A simple decomposition you can run on any energy print
When a producer reports, walk through these in order:
- Production: Total boe/d versus guidance, and the oil mix. Did oil volumes grow faster or slower than total?
- Unhedged realizations: As a percent of the benchmark for the quarter. Is the differential widening or tightening versus prior quarters?
- Hedge impact: How much did settled hedges add or subtract per barrel? What does the hedge book look like for the next 4–8 quarters?
- Cash costs: Lease operating expense (LOE) and G&A per boe. These are the part the company actually controls.
- Capex versus cash flow: Free cash flow yield at the current strip, with and without hedges.
If you do this consistently, the GAAP EPS number becomes almost irrelevant.
What to watch next
- Pull the hedge schedule from the most recent 10-Q of any energy name you own.
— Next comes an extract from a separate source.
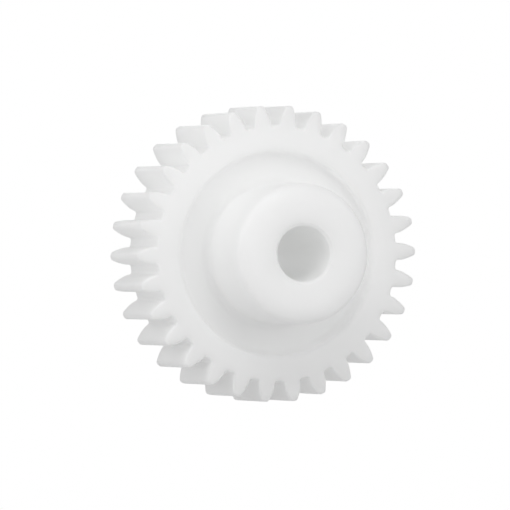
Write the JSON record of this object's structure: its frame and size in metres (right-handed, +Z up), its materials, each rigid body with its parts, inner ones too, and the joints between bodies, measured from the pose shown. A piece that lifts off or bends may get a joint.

Note the percentage of next-year production hedged and the weighted-average floor price.
- Compare unhedged realizations to the benchmark across the last four quarters to see whether differentials are a structural issue (pipeline constraints, quality) or noise.
- Track the oil mix trend. A company growing total boe/d but shrinking oil percentage is quietly getting less profitable per barrel even if production headlines look fine.
- Stress-test free cash flow at a price deck below the current strip, with and without the hedge book. That's the real margin of safety on the equity.